My focus is on making a lean, cross browser, bookmarking site with a focus on
short-term storage. If you don't opt-out of the feature you can get a reminder
the day before any links expire in case you forget to read one.

This app grew out of the habit I had of emailing articles to myself several
times a week so I could go back and read them after work, or at lunch, or
whenever. I realized there had to be a better way. Looked at a few of the
other sites around at that time, didn't really like any of them, so I wrote my
own.

One of the big reasons I wrote my own was that I'm addicted to interfaces like
Hacker News and Reddit. Simple, concise, and almost exclusively text only. I
modeled the link-list on that idea. The one twist being, thanks to some nifty
JS code, that the longer a link hangs out on your list the more faded it
becomes. To me this makes it a much quicker and easier interface to get in,
find what I need, and get out.
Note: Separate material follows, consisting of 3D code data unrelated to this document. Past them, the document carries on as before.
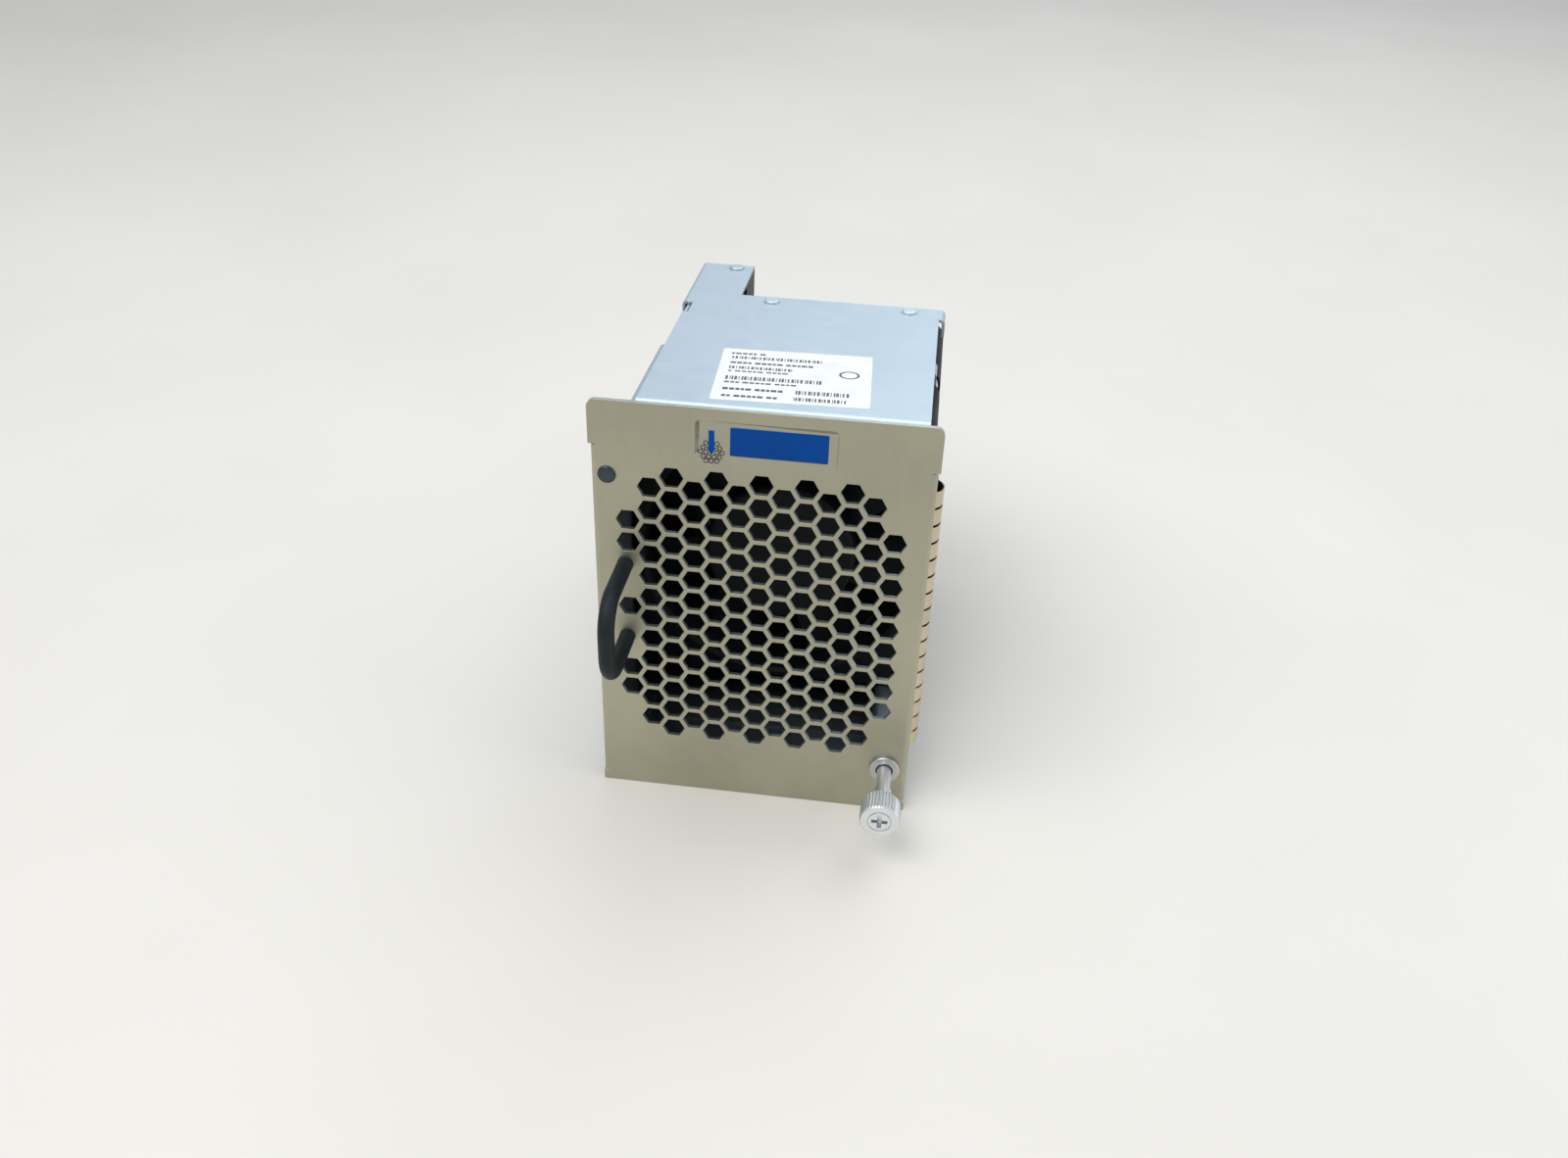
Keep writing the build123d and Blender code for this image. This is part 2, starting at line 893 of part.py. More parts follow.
# Four pan-head screws; their heads bear on a sheet face and point forward or rearward
def fan_screws(seat, reach, head):
    with BuildPart() as screws:
        with BuildSketch(fan_face(max(seat, seat + reach))):
            with GridLocations(fan_hole_pitch, fan_hole_pitch, 2, 2):
                Circle(fan_hole / 2)
        extrude(amount=abs(reach))
        with BuildSketch(fan_face(max(seat, seat + head))):
            with GridLocations(fan_hole_pitch, fan_hole_pitch, 2, 2):
                Circle(screw_head / 2)
        extrude(amount=abs(head))
        top = seat + head
        outer = screws.faces().filter_by(Plane.XZ).group_by(Axis.Y)
        caps = outer[-1] if head > 0 else outer[0]
        fillet(caps.edges(), screw_head_edge)
        socket = top if head > 0 else top + screw_socket_depth
        with BuildSketch(fan_face(socket)):
            with GridLocations(fan_hole_pitch, fan_hole_pitch, 2, 2):
                Rectangle(screw_socket_span, screw_socket)
                Rectangle(screw_socket, screw_socket_span)
        extrude(amount=screw_socket_depth, mode=Mode.SUBTRACT)
    return screws.part


front_seat = bracket_start + sled_sheet
save(fan_screws(front_seat, -screw_length, screw_head_height), "fan_screws_front")
save(fan_screws(rear_plate_start, screw_length, -screw_head_height), "fan_screws_rear")


# A blind rivet from the top of the cover down through a stack of sheets
def rivet(across, depth, grip):
    with BuildPart() as body:
        with BuildSketch(level(cover_top)):
            with Locations((across, depth)):
                Circle(rivet_head / 2)
        extrude(amount=rivet_head_height)
        crown = body.faces().sort_by(Axis.Z)[-1]
        fillet(crown.edges(), rivet_head_edge)
        with BuildSketch(level(cover_top - grip)):
            with Locations((across, depth)):
                Circle(rivet_shank / 2)
        extrude(amount=grip)
        with BuildSketch(level(cover_top - grip - rivet_tail_height)):
            with Locations((across, depth)):
                Circle(rivet_tail / 2)
        extrude(amount=rivet_tail_height)
    return body.part


with BuildPart() as sheet_rivets:
    for across in cover_rivets:
        add(rivet(across, sled_rear - cover_rivet_inset, 2 * sled_sheet))
    tongue_depth = tongue_end - tongue_rivet_inset
    add(rivet(tongue_rivet, tongue_depth, sled_sheet + socket_wall))
save(sheet_rivets.part, "sheet_rivets")

# Bow handle, a coated rod tapped at both feet
with BuildPart() as handle:
    with BuildLine(sideways(handle_across)) as bow:
        FilletPolyline(
            (0, handle_foot + handle_span),
            (-handle_out, handle_foot + handle_span),
            (-handle_out, handle_foot),
            (0, handle_foot),
            radius=handle_radius,
        )
    with BuildSketch(facing(0, handle_across, handle_foot + handle_span)):
        Circle(handle_rod / 2)
    sweep(path=bow.line)
    with BuildSketch(facing(0)):
        with Locations(
            (handle_across, handle_foot),
            (handle_across, handle_foot + handle_span),
        ):
            Circle(handle_screw / 2)
    extrude(amount=handle_screw_depth, mode=Mode.SUBTRACT)
save(handle.part, "handle")

# Screws that hold the handle from behind the faceplate
with BuildPart() as handle_screws:
    feet = (
        (handle_across, handle_foot),
        (handle_across, handle_foot + handle_span),
    )
    with BuildSketch(facing(plate_sheet + handle_screw_head_height)):
        with Locations(feet):
            Circle(handle_screw_head / 2)
    extrude(amount=handle_screw_head_height)
    back = handle_screws.faces().group_by(Axis.Y)[-1]
    fillet(back.edges(), screw_head_edge)
    with BuildSketch(facing(plate_sheet)):
        with Locations(feet):
            Circle(handle_screw / 2)
    extrude(amount=plate_sheet + handle_screw_depth)
save(handle_screws.part, "handle_screws")


def screw_face(depth):
    return facing(depth, screw_across, screw_height)


# Captive thumbscrew: fluted knob, collar, necked shank and threaded end
with BuildPart() as thumbscrew:
    with BuildSketch(screw_face(thread_end)):
        Circle(thread_diameter / 2)
    extrude(amount=thread_end - washer_end - washer_gap + washer_fit)
    tip = thumbscrew.faces().sort_by(Axis.Y)[-1]
    chamfer(tip.edges(), thread_point)
    with BuildSketch(screw_face(washer_end + washer_gap)):
        Circle(neck_diameter / 2)
    extrude(amount=washer_thickness + 2 * washer_gap)
    with BuildSketch(screw_face(washer_start - washer_gap)):
        Circle(plain_shank / 2)
    extrude(amount=collar_standoff + washer_start - washer_gap)
    with BuildSketch(screw_face(-collar_standoff)):
        Circle(collar_neck / 2)
    extrude(amount=collar_step)
    with BuildSketch(screw_face(-collar_standoff - collar_step)):
        Circle(collar_diameter / 2)
    extrude(amount=collar_length - collar_step)
    with BuildSketch(screw_face(-collar_start)):
        Circle(knob_diameter / 2)
    extrude(amount=knob_length)
    cap = thumbscrew.faces().sort_by(Axis.Y)[0]
    chamfer(cap.edges(), knob_dome)
    with BuildSketch(screw_face(-collar_start)):
        with PolarLocations(knob_diameter / 2, knob_flutes):
            Rectangle(2 * knob_flute_depth, knob_flute_width, rotation=45)
    extrude(amount=knob_length, mode=Mode.SUBTRACT)
    with BuildSketch(screw_face(-knob_end + cross_slot_depth)):
        Rectangle(cross_slot_length, cross_slot_width)
        Rectangle(cross_slot_width, cross_slot_length)
    extrude(amount=cross_slot_depth, mode=Mode.SUBTRACT)
    with BuildSketch(screw_face(-knob_end + face_groove_depth)):
        Circle(face_groove_outer / 2)
        Circle(face_groove_outer / 2 - face_groove_width, mode=Mode.SUBTRACT)
    extrude(amount=face_groove_depth, mode=Mode.SUBTRACT)
save(thumbscrew.part, "thumbscrew")

# Ferrule that keeps the thumbscrew in the faceplate
with BuildPart() as captive_ferrule:
    with BuildSketch(screw_face(ferrule_length)):
        Circle(ferrule_outer / 2)
    extrude(amount=ferrule_length)
    with BuildSketch(screw_face(0)):
        Circle(ferrule_flange / 2)
    extrude(amount=ferrule_stand)
    rim = captive_ferrule.faces().sort_by(Axis.Y)[0]
    fillet(rim.edges(), ferrule_edge)
    with BuildSketch(screw_face(ferrule_length - ferrule_end_wall)):
        Circle(ferrule_inner / 2)
    extrude(
        amount=ferrule_length - ferrule_end_wall - ferrule_lip, mode=Mode.SUBTRACT
    )
    with BuildSketch(screw_face(ferrule_length)):
        Circle(ferrule_bore / 2)
    extrude(amount=ferrule_length + ferrule_stand, mode=Mode.SUBTRACT)
save(captive_ferrule.part, "captive_ferrule")

# Retaining washer in the neck of the screw
with BuildPart() as retaining_washer:
    with BuildSketch(screw_face(washer_end)):
        Circle(washer_outer / 2)
    extrude(amount=washer_thickness)
    with BuildSketch(screw_face(washer_end)):
        Circle((neck_diameter + 2 * washer_fit) / 2)
    extrude(amount=washer_thickness, mode=Mode.SUBTRACT)
save(retaining_washer.part, "retaining_washer")

# Spring between the washer and the end wall of the ferrule
spring_start = washer_end + spring_wire / 2
spring_end = ferrule_length - ferrule_end_wall - spring_wire / 2
with BuildPart() as thumbscrew_spring:
    with BuildLine() as coil:
        Helix(
            pitch=(spring_end - spring_start) / spring_turns,
            height=spring_end - spring_start,
            radius=spring_diameter / 2,
            center=(plate_x + screw_across, face_y + spring_start, screw_height),
            direction=(0, 1, 0),
        )
    with BuildSketch(Plane(origin=coil.line @ 0, z_dir=coil.line % 0)):
        Circle(spring_wire / 2)
    sweep(path=coil.line, is_frenet=True)
save(thumbscrew_spring.part, "thumbscrew_spring")


def light_face(depth):
    return facing(depth, light_across, light_height)


# Status lens with its light pipe
with BuildPart() as status_lens:
    with BuildSketch(light_face(plate_sheet)):
        Circle(light_lens / 2)
    extrude(amount=plate_sheet + light_dome)
    dome = status_lens.faces().sort_by(Axis.Y)[0]
    fillet(dome.edges(), light_dome)
    with BuildSketch(light_face(light_pipe_end)):
        Circle(light_pipe / 2)
    extrude(amount=light_pipe_end - plate_sheet)
save(status_lens.part, "status_lens")

# Status LED and its holder on the side wall
with BuildPart() as status_led:
    with BuildSketch(light_face(led_end)):
        Circle(led_diameter / 2)
    extrude(amount=led_length)
    with BuildSketch(light_face(led_end)):
        Circle(led_flange / 2)
    extrude(amount=led_flange_length)
save(status_led.part, "status_led")

with BuildPart() as led_holder:
    with BuildSketch(facing(led_end - led_flange_length)):
        panel(
            -wall_face,
            light_height - holder_height / 2,
            light_across + led_diameter / 2 + holder_wall,
            light_height + holder_height / 2,
        )
        with Locations((light_across, light_height)):
            Circle(led_diameter / 2, mode=Mode.SUBTRACT)
    extrude(amount=led_length - 2 * led_flange_length)
save(led_holder.part, "led_holder")

# Blind-mate connector housing
connector_right = connector_left + connector_width
with BuildPart() as connector_housing:
    with BuildSketch(facing(connector_end)):
        panel(connector_left, connector_foot, connector_right, cover_under)
    extrude(amount=connector_depth)
    with BuildSketch(facing(connector_end)):
        panel(
            connector_left + socket_wall,
            connector_foot + socket_wall,
            connector_right - socket_wall,
            cover_under - socket_wall - rivet_tail_height,
        )
    extrude(amount=socket_depth, mode=Mode.SUBTRACT)
    with BuildSketch(level(cover_under - socket_wall)):
        with Locations((tongue_rivet, tongue_end - tongue_rivet_inset)):
            Circle(rivet_shank / 2)
    extrude(amount=socket_wall, mode=Mode.SUBTRACT)
    with BuildSketch(level(cover_under - socket_wall - rivet_tail_height)):
        with Locations((tongue_rivet, tongue_end - tongue_rivet_inset)):
            Circle(rivet_tail / 2)
    extrude(amount=rivet_tail_height, mode=Mode.SUBTRACT)


def contact_grid():
    middle = connector_left + connector_width / 2
    height = cover_under - contact_drop - contact_row_pitch
    with Locations((middle, height)):
        with GridLocations(
            contact_pitch, contact_row_pitch, contact_columns, contact_rows
        ):
            Rectangle(contact_size, contact_size)


with BuildPart() as connector_contacts:
    with BuildSketch(facing(connector_end - contact_end_gap)):
        contact_grid()
    extrude(amount=connector_end - contact_end_gap - board_start + contact_tail)
save(connector_contacts.part, "connector_contacts")

with connector_housing:
    with BuildSketch(facing(connector_end - socket_depth)):
        contact_grid()
    extrude(amount=connector_depth - socket_depth, mode=Mode.SUBTRACT)
save(connector_housing.part, "connector_housing")

# Small board that the leads solder to
with BuildPart() as connector_board:
    with BuildSketch(facing(board_start + board_thickness)):
        panel(connector_left, connector_foot, connector_right, cover_under - board_drop)
    extrude(amount=board_thickness)
    with BuildSketch(facing(board_start + board_thickness)):
        contact_grid()
    extrude(amount=board_thickness, mode=Mode.SUBTRACT)
save(connector_board.part, "connector_board")


# A lead that leaves the top of a fan and runs back to the board
def fan_lead(start, rise):
    height = fan_top + rise
    run = min(rise, board_start - start)
    with BuildPart() as lead:
        for wire in range(wire_count):
            across = notch_edge + wire_inset + wire * wire_pitch
            with BuildLine(sideways(across)) as path:
                FilletPolyline(
                    (start, fan_top),
                    (start, height),
                    (board_start, height),
                    radius=wire_bend_share * run,
                )
            with BuildSketch(level(fan_top)):
                with Locations((across, start)):
                    Circle(wire_diameter / 2)
            sweep(path=path.line)
    return lead.part


front_lead = fan_lead(bracket_start - front_wire_inset, front_wire_rise)
rear_lead = fan_lead(rear_fan_start + rear_wire_inset, rear_wire_rise)
save(front_lead, "front_fan_lead")
save(rear_lead, "rear_fan_lead")

# Lead of the status light
with BuildPart() as status_lead:
    turn_depth = led_end + light_wire_run
    slot_across = plate_x + notch_edge + light_wire_inset
    slot_height = fan_top + light_wire_rise
    with BuildLine() as route:
        FilletPolyline(
            (plate_x + light_across, face_y + led_end, light_height),
            (plate_x + light_across, face_y + turn_depth, light_height),
            (slot_across, face_y + turn_depth + light_wire_drift, light_height),
            (slot_across, face_y + turn_depth + 2 * light_wire_drift, slot_height),
            (slot_across, face_y + board_start, slot_height),
            radius=light_wire_bend,
        )
    with BuildSketch(Plane(origin=route.line @ 0, z_dir=route.line % 0)):
        Circle(light_wire / 2)
    sweep(path=route.line)
save(status_lead.part, "status_lead")
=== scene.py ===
import json
import math

import bmesh
import bpy
from mathutils import Matrix, Vector


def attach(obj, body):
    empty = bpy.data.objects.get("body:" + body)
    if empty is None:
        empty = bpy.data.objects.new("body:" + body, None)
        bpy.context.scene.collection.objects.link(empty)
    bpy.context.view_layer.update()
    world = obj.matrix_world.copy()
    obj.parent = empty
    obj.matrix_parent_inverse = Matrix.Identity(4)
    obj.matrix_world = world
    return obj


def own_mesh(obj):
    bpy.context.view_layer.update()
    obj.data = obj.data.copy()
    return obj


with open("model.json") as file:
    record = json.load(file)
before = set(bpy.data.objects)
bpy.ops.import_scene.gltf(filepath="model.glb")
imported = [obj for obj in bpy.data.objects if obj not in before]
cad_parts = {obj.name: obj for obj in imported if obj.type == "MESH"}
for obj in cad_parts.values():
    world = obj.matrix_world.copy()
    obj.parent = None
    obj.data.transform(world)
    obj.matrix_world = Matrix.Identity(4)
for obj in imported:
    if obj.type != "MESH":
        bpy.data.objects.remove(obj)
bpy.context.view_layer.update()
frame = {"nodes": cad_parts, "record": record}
NODES = frame["nodes"]

MM = 0.001
ACROSS, DEPTH, HEIGHT = 0, 1, 2


def span(name, axis):
    """Low and high end of a CAD node along one axis, in millimetres of the row frame."""
    shown = NODES[name]
    ends = [(shown.matrix_world @ v.co)[axis] / MM for v in shown.data.vertices]
    return min(ends), max(ends)


PLATE_X = sum(span("faceplate", ACROSS)) / 2
FACE_Y = span("faceplate", DEPTH)[0]
COVER_TOP = span("top_cover", HEIGHT)[1]
SLED_FOOT = span("base_tray", HEIGHT)[0]
SLED_REAR = span("base_tray", DEPTH)[1] - FACE_Y


def at(x, d, z):
    """Plate-local millimetres (across, behind the plate's front, up) to the row frame in metres."""
    return Vector(((x + PLATE_X) * MM, (d + FACE_Y) * MM, z * MM))


# Materials

CORNER_SAMPLES = 4
HOLLOW_SAMPLES = 6

WEAR_RADIUS = 0.0003
WEAR_PATCH = 260.0
GLOSS_SWING = 0.08
GRAIN_DEPTH = 0.00005

SPANGLE_CELLS = 230.0
SPANGLE_WARP = 0.004
ROLLING_LINES = 900.0
SHEET_CLOUD = 38.0
SHEET_CORNER = 0.00018
RELIEF_DEPTH = 0.0002
FRONT_LAYER = (1.6, 3.0)
# Painted shade for the sheet's hollows: how dark they get, and how far the occlusion reaches.
HOLLOW_SHADE = 0.3
SHADE_REACH = 0.07

CLEAR_DEPTH = 0.0001


LOOKS = {}


def shader(name):
    """A new material, kept in LOOKS under the name that the record's material slots use."""
    mat = bpy.data.materials.new(name)
    mat.use_nodes = True
    LOOKS[name] = mat
    return mat, mat.node_tree, mat.node_tree.nodes["Principled BSDF"]


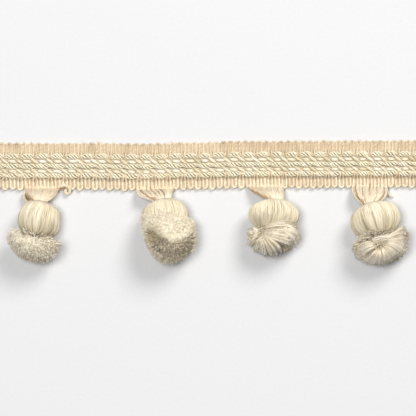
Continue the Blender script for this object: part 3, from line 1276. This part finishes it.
def hang_lamp(name, place, size, energy, colour):
    """A soft round lamp that shines on the trim."""
    lamp = bpy.data.lights.new(name, "AREA")
    lamp.shape = "DISK"
    lamp.size = size
    lamp.energy = energy
    lamp.color = colour
    hung = add_object(name, lamp)
    hung.location = place
    hung.rotation_mode = "QUATERNION"
    hung.rotation_quaternion = Vector(place).to_track_quat("Z", "Y")


def set_light():
    """A soft key from the upper right, a wide soft box overhead, and plain pale light all round."""
    world = bpy.data.worlds.new("studio")
    bpy.context.scene.world = world
    world.use_nodes = True
    background = world.node_tree.nodes["Background"]
    background.inputs["Color"].default_value = (1.0, 1.0, 1.0, 1.0)
    background.inputs["Strength"].default_value = WORLD_LIGHT
    for lamp in LAMPS:
        hang_lamp(*lamp)


def set_camera():
    """Straight above the trim, through a long lens."""
    lens = bpy.data.cameras.new("camera")
    lens.sensor_width = 36.0
    lens.lens = lens.sensor_width * VIEW_DISTANCE / VIEW_WIDTH
    lens.clip_start = 0.05
    lens.clip_end = 20.0
    camera = add_object("camera", lens)
    camera.location = (VIEW_MIDDLE[0] * MM, VIEW_MIDDLE[1] * MM, VIEW_DISTANCE)
    bpy.context.scene.camera = camera
    bpy.context.scene.view_settings.view_transform = "Standard"


def main():
    """Dress the tape, the cords and the pompoms."""
    chance = np.random.default_rng(SEED)
    lay_floor()
    set_light()
    set_camera()

    weft, cord, silk, loop = weft_dye(), cord_dye(), float_dye(), loop_dye()
    head, skirt, brush = head_dye(), skirt_dye(), brush_dye()
    ground = finish_piece(tape_ground(), ground_dye(), "tape", "heading")
    ribs = finish_piece(weft_ribs(chance), weft, "tape", "heading")
    hairs = finish_piece(stray_hairs(chance), weft, "tape")
    for name, solid, y, height in CORDS:
        finish_piece(laid_cord(chance, name, y, height), cord, "cord", solid)
    for name, solid, y in FLOATS:
        finish_piece(silky_float(chance, name, y), silk, "float", solid)
    for number in range(1, len(POMPOMS) + 1):
        bundle = Bundle(number)
        finish_piece(gathered_loops(chance, bundle), loop, "loops", f"hanger_{number}")
        finish_piece(pompom_head(chance, bundle), head, "pompom", f"pompom_{number}")
        cut = brush if bundle.hull else skirt
        finish_piece(pompom_skirt(chance, bundle), cut, "pompom", f"pompom_{number}")
    for name, solid, route, inside in LOOSE_YARNS:
        finish_piece(loose_yarn(chance, name, route, inside), loop, "loops", solid)


main()
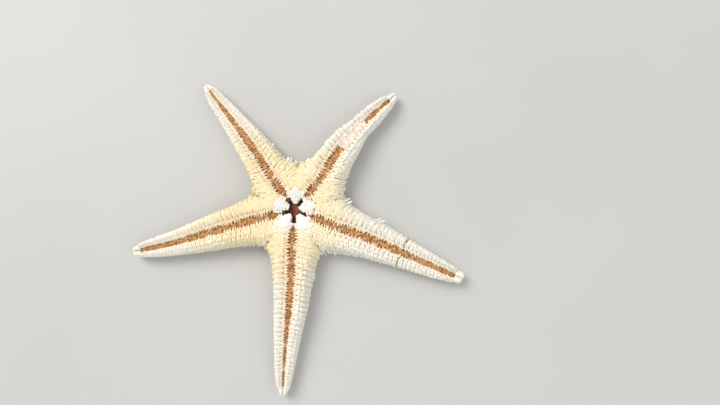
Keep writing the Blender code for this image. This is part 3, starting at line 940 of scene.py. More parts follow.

I carried the same idea through to the
bookmarklet in that it doesn't redirect you to the MarkitForLater site when
adding a link. Instead it adds it in the background and notifies you once it's
done, this way you can continue reading, or move on with minimal interruption.

In summary, I think MarkitForLater provides a minimal impact on the way you
browse, while still providing a useful service.

I think Instapaper is one hell of a cool application and has definitely earned
it's place in the market. I won't tell you which is better for you, but I know
which one I use ;)

------
daemon
I think your tag line should read "a naturally zesty enterprise" as opposed to
"a natural zesty enterprise". And what is it, exactly, that makes you "zesty?"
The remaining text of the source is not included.